Recorded data:
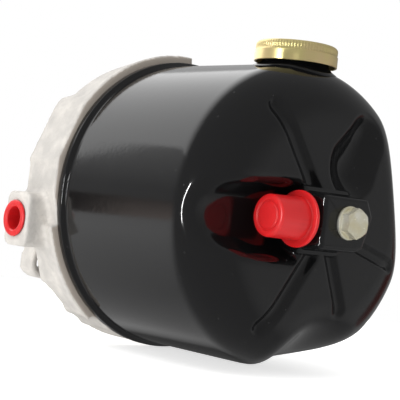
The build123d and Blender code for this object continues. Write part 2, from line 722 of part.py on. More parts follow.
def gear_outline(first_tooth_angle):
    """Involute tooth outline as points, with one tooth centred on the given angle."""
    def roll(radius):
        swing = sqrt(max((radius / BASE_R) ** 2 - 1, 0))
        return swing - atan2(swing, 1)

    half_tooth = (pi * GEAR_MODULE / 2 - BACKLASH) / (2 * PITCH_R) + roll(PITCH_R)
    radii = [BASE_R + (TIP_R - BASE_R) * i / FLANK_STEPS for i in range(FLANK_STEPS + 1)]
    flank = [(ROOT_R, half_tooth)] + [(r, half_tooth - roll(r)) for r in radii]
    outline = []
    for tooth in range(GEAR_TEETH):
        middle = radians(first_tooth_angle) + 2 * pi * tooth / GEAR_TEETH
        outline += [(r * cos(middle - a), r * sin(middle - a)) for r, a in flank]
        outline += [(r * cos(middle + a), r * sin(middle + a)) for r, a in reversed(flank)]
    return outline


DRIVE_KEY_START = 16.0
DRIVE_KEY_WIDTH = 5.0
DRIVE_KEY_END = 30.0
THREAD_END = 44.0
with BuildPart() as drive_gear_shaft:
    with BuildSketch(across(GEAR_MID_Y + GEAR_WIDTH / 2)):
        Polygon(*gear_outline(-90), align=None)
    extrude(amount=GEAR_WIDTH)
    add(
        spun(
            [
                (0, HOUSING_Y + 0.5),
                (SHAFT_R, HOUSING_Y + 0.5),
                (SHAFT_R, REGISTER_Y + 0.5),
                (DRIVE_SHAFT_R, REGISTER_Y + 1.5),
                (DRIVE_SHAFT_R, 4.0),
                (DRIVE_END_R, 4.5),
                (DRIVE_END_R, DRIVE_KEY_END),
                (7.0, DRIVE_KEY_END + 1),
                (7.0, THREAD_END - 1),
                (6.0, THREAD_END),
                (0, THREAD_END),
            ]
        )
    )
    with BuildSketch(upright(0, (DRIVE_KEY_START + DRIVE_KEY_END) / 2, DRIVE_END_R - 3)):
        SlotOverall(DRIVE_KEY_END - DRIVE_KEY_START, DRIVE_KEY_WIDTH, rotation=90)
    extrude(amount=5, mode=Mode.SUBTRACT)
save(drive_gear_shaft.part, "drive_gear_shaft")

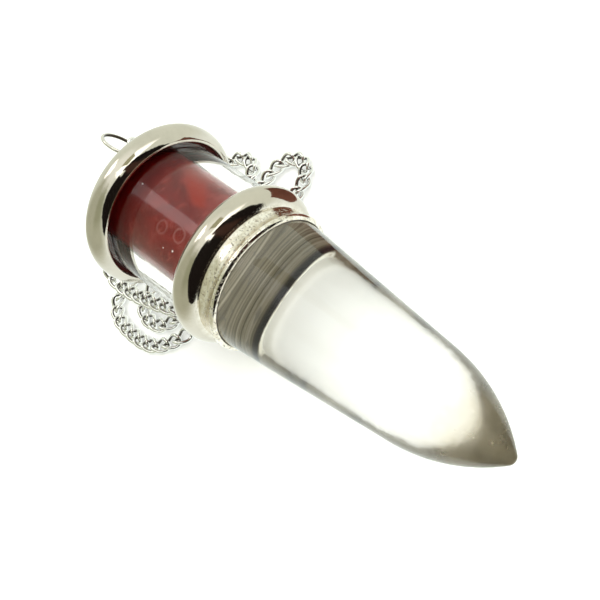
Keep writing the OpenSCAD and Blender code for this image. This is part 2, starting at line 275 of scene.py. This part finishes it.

Instructions to follow: Repeat the lines from the first one in the records through the line containing "return swing - atan2(swing, 1)", exactly as written, and nothing else.

Solution for this problem:
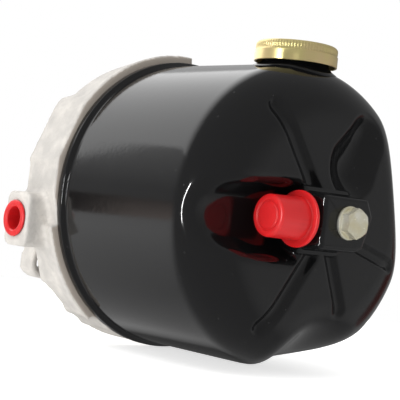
The build123d and Blender code for this object continues. Write part 2, from line 722 of part.py on. More parts follow.
def gear_outline(first_tooth_angle):
    """Involute tooth outline as points, with one tooth centred on the given angle."""
    def roll(radius):
        swing = sqrt(max((radius / BASE_R) ** 2 - 1, 0))
        return swing - atan2(swing, 1)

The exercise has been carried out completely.